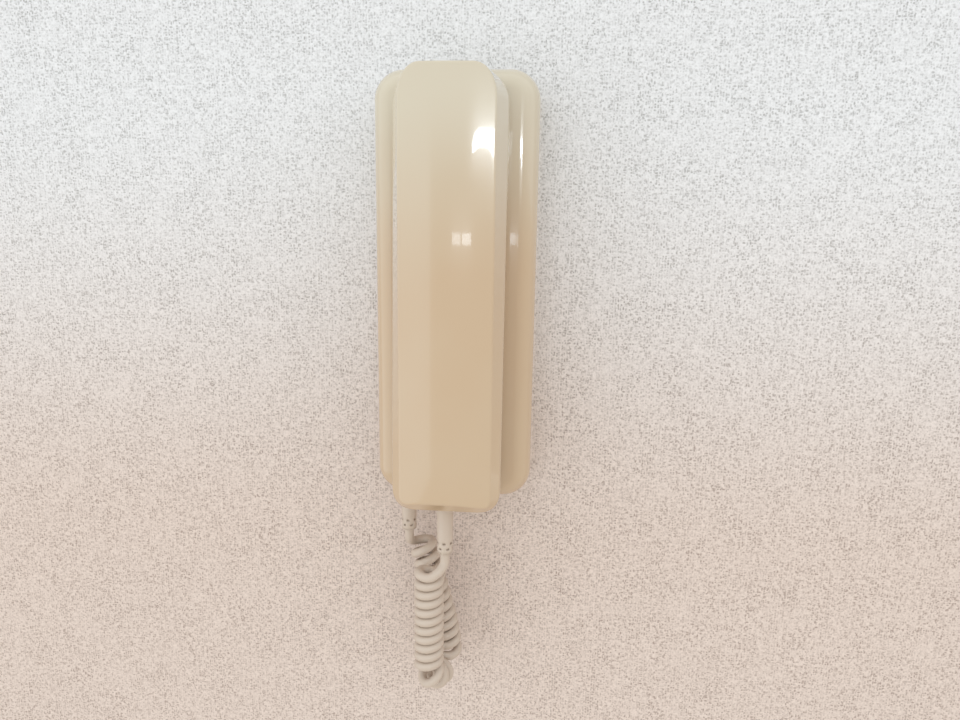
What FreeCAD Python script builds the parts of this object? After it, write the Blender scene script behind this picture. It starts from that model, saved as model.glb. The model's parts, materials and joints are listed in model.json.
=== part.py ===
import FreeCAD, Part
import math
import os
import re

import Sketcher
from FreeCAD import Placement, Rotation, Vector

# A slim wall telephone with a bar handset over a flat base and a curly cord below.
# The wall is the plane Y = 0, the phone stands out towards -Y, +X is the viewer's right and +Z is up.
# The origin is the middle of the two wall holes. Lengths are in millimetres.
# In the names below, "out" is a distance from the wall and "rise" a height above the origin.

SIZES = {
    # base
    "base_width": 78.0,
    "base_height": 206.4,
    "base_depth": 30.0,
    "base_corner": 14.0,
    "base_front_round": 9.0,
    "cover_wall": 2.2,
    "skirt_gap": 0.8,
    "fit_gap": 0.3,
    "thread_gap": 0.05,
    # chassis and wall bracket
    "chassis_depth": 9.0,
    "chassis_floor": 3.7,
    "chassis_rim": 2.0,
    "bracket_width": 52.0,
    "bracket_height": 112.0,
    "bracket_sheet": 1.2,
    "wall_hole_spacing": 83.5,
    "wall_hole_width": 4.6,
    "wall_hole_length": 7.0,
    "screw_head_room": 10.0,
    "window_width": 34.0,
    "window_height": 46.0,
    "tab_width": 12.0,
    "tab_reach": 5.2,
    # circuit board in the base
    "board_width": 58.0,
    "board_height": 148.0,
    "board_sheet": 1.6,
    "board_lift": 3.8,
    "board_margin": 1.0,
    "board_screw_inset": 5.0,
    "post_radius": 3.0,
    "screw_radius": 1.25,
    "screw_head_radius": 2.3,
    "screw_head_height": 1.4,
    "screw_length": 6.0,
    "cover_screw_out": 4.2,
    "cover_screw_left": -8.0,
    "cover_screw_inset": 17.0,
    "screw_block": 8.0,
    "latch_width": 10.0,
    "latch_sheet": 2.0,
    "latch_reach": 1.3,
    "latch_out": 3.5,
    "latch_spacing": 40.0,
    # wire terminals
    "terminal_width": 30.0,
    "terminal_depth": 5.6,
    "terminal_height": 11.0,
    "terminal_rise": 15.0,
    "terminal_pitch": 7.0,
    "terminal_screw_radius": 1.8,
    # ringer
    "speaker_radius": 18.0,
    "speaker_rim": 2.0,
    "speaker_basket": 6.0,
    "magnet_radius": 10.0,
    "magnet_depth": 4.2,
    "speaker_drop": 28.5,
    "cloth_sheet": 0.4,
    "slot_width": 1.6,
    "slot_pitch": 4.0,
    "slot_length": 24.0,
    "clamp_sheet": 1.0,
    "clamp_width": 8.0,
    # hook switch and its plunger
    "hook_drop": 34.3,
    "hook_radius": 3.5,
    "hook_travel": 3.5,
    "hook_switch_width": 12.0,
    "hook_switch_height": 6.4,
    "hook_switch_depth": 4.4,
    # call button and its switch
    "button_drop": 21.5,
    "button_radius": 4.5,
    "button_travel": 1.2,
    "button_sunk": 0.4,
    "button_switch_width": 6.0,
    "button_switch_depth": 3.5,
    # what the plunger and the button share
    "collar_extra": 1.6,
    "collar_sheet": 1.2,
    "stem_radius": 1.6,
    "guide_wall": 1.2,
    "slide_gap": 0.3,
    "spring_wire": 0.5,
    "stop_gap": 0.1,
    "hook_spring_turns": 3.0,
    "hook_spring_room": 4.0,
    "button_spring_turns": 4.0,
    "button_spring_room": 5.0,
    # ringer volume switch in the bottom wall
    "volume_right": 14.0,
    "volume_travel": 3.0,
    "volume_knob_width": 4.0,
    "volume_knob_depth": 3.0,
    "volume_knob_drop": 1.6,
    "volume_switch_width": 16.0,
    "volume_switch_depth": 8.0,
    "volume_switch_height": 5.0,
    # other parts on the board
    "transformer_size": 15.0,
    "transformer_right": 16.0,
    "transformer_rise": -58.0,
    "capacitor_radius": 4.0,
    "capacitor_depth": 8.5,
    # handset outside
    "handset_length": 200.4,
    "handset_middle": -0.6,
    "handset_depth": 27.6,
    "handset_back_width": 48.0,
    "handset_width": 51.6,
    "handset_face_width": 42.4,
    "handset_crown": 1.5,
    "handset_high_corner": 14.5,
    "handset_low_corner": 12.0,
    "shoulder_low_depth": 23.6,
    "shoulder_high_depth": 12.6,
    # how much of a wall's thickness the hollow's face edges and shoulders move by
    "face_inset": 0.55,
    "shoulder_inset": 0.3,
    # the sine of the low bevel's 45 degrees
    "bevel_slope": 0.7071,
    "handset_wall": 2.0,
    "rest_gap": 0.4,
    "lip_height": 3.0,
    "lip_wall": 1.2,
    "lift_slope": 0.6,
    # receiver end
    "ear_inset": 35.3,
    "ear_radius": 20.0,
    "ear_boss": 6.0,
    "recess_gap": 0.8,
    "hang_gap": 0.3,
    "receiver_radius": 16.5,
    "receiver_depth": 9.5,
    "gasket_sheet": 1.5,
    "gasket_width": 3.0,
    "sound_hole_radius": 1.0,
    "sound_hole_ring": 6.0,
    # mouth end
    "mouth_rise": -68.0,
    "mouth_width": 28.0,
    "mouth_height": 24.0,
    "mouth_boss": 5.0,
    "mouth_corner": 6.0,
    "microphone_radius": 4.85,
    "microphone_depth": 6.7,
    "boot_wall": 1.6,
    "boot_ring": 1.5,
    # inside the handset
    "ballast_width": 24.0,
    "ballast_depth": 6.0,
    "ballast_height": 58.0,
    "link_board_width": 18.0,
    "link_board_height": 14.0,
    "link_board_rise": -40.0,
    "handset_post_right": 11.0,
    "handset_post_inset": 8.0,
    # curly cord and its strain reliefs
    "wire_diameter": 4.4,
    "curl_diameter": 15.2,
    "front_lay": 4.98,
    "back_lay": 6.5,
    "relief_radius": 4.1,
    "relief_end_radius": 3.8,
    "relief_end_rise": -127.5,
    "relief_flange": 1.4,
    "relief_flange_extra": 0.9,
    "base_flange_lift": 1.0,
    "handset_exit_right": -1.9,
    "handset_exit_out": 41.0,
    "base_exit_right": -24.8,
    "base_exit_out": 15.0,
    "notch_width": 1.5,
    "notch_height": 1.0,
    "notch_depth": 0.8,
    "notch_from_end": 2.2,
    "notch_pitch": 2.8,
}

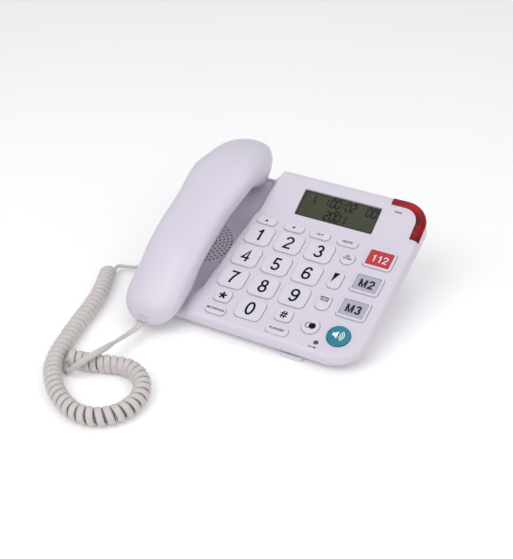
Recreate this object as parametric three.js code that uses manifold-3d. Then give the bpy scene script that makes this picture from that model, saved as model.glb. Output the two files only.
════════════════
Required work: Copy every line of the records word for word.

Written response:
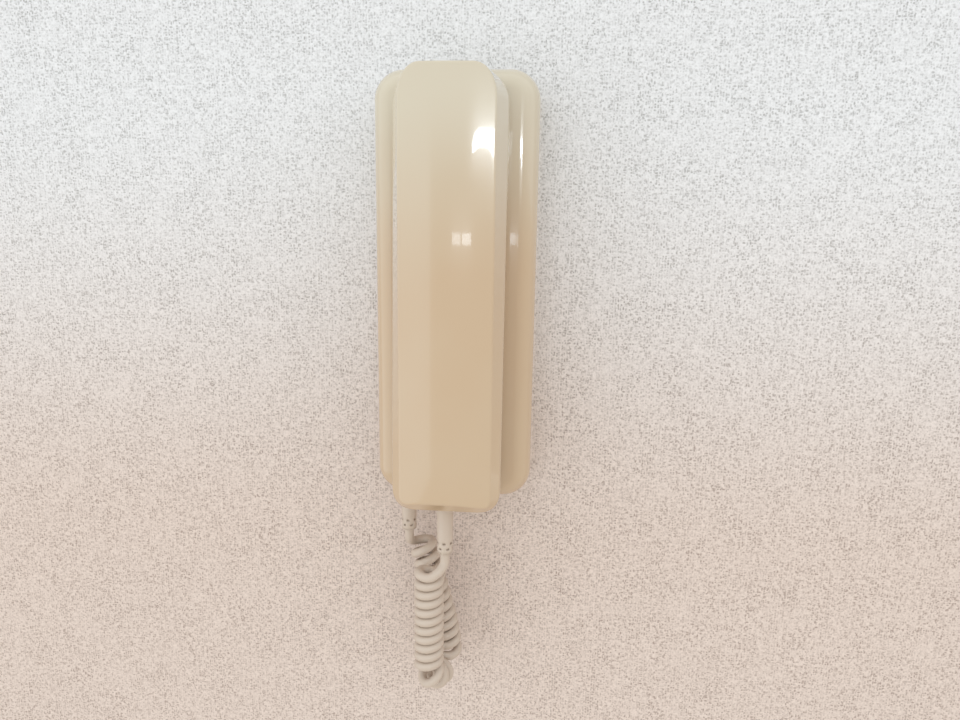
What FreeCAD Python script builds the parts of this object? After it, write the Blender scene script behind this picture. It starts from that model, saved as model.glb. The model's parts, materials and joints are listed in model.json.
=== part.py ===
import FreeCAD, Part
import math
import os
import re

import Sketcher
from FreeCAD import Placement, Rotation, Vector

# A slim wall telephone with a bar handset over a flat base and a curly cord below.
# The wall is the plane Y = 0, the phone stands out towards -Y, +X is the viewer's right and +Z is up.
# The origin is the middle of the two wall holes. Lengths are in millimetres.
# In the names below, "out" is a distance from the wall and "rise" a height above the origin.

SIZES = {
    # base
    "base_width": 78.0,
    "base_height": 206.4,
    "base_depth": 30.0,
    "base_corner": 14.0,
    "base_front_round": 9.0,
    "cover_wall": 2.2,
    "skirt_gap": 0.8,
    "fit_gap": 0.3,
    "thread_gap": 0.05,
    # chassis and wall bracket
    "chassis_depth": 9.0,
    "chassis_floor": 3.7,
    "chassis_rim": 2.0,
    "bracket_width": 52.0,
    "bracket_height": 112.0,
    "bracket_sheet": 1.2,
    "wall_hole_spacing": 83.5,
    "wall_hole_width": 4.6,
    "wall_hole_length": 7.0,
    "screw_head_room": 10.0,
    "window_width": 34.0,
    "window_height": 46.0,
    "tab_width": 12.0,
    "tab_reach": 5.2,
    # circuit board in the base
    "board_width": 58.0,
    "board_height": 148.0,
    "board_sheet": 1.6,
    "board_lift": 3.8,
    "board_margin": 1.0,
    "board_screw_inset": 5.0,
    "post_radius": 3.0,
    "screw_radius": 1.25,
    "screw_head_radius": 2.3,
    "screw_head_height": 1.4,
    "screw_length": 6.0,
    "cover_screw_out": 4.2,
    "cover_screw_left": -8.0,
    "cover_screw_inset": 17.0,
    "screw_block": 8.0,
    "latch_width": 10.0,
    "latch_sheet": 2.0,
    "latch_reach": 1.3,
    "latch_out": 3.5,
    "latch_spacing": 40.0,
    # wire terminals
    "terminal_width": 30.0,
    "terminal_depth": 5.6,
    "terminal_height": 11.0,
    "terminal_rise": 15.0,
    "terminal_pitch": 7.0,
    "terminal_screw_radius": 1.8,
    # ringer
    "speaker_radius": 18.0,
    "speaker_rim": 2.0,
    "speaker_basket": 6.0,
    "magnet_radius": 10.0,
    "magnet_depth": 4.2,
    "speaker_drop": 28.5,
    "cloth_sheet": 0.4,
    "slot_width": 1.6,
    "slot_pitch": 4.0,
    "slot_length": 24.0,
    "clamp_sheet": 1.0,
    "clamp_width": 8.0,
    # hook switch and its plunger
    "hook_drop": 34.3,
    "hook_radius": 3.5,
    "hook_travel": 3.5,
    "hook_switch_width": 12.0,
    "hook_switch_height": 6.4,
    "hook_switch_depth": 4.4,
    # call button and its switch
    "button_drop": 21.5,
    "button_radius": 4.5,
    "button_travel": 1.2,
    "button_sunk": 0.4,
    "button_switch_width": 6.0,
    "button_switch_depth": 3.5,
    # what the plunger and the button share
    "collar_extra": 1.6,
    "collar_sheet": 1.2,
    "stem_radius": 1.6,
    "guide_wall": 1.2,
    "slide_gap": 0.3,
    "spring_wire": 0.5,
    "stop_gap": 0.1,
    "hook_spring_turns": 3.0,
    "hook_spring_room": 4.0,
    "button_spring_turns": 4.0,
    "button_spring_room": 5.0,
    # ringer volume switch in the bottom wall
    "volume_right": 14.0,
    "volume_travel": 3.0,
    "volume_knob_width": 4.0,
    "volume_knob_depth": 3.0,
    "volume_knob_drop": 1.6,
    "volume_switch_width": 16.0,
    "volume_switch_depth": 8.0,
    "volume_switch_height": 5.0,
    # other parts on the board
    "transformer_size": 15.0,
    "transformer_right": 16.0,
    "transformer_rise": -58.0,
    "capacitor_radius": 4.0,
    "capacitor_depth": 8.5,
    # handset outside
    "handset_length": 200.4,
    "handset_middle": -0.6,
    "handset_depth": 27.6,
    "handset_back_width": 48.0,
    "handset_width": 51.6,
    "handset_face_width": 42.4,
    "handset_crown": 1.5,
    "handset_high_corner": 14.5,
    "handset_low_corner": 12.0,
    "shoulder_low_depth": 23.6,
    "shoulder_high_depth": 12.6,
    # how much of a wall's thickness the hollow's face edges and shoulders move by
    "face_inset": 0.55,
    "shoulder_inset": 0.3,
    # the sine of the low bevel's 45 degrees
    "bevel_slope": 0.7071,
    "handset_wall": 2.0,
    "rest_gap": 0.4,
    "lip_height": 3.0,
    "lip_wall": 1.2,
    "lift_slope": 0.6,
    # receiver end
    "ear_inset": 35.3,
    "ear_radius": 20.0,
    "ear_boss": 6.0,
    "recess_gap": 0.8,
    "hang_gap": 0.3,
    "receiver_radius": 16.5,
    "receiver_depth": 9.5,
    "gasket_sheet": 1.5,
    "gasket_width": 3.0,
    "sound_hole_radius": 1.0,
    "sound_hole_ring": 6.0,
    # mouth end
    "mouth_rise": -68.0,
    "mouth_width": 28.0,
    "mouth_height": 24.0,
    "mouth_boss": 5.0,
    "mouth_corner": 6.0,
    "microphone_radius": 4.85,
    "microphone_depth": 6.7,
    "boot_wall": 1.6,
    "boot_ring": 1.5,
    # inside the handset
    "ballast_width": 24.0,
    "ballast_depth": 6.0,
    "ballast_height": 58.0,
    "link_board_width": 18.0,
    "link_board_height": 14.0,
    "link_board_rise": -40.0,
    "handset_post_right": 11.0,
    "handset_post_inset": 8.0,
    # curly cord and its strain reliefs
    "wire_diameter": 4.4,
    "curl_diameter": 15.2,
    "front_lay": 4.98,
    "back_lay": 6.5,
    "relief_radius": 4.1,
    "relief_end_radius": 3.8,
    "relief_end_rise": -127.5,
    "relief_flange": 1.4,
    "relief_flange_extra": 0.9,
    "base_flange_lift": 1.0,
    "handset_exit_right": -1.9,
    "handset_exit_out": 41.0,
    "base_exit_right": -24.8,
    "base_exit_out": 15.0,
    "notch_width": 1.5,
    "notch_height": 1.0,
    "notch_depth": 0.8,
    "notch_from_end": 2.2,
    "notch_pitch": 2.8,
}

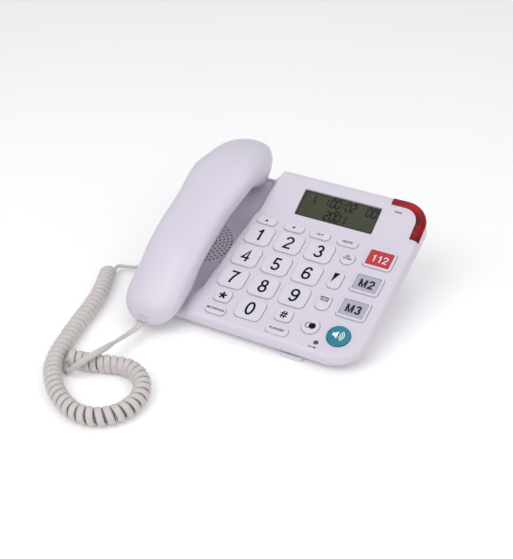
Recreate this object as parametric three.js code that uses manifold-3d. Then give the bpy scene script that makes this picture from that model, saved as model.glb. Output the two files only.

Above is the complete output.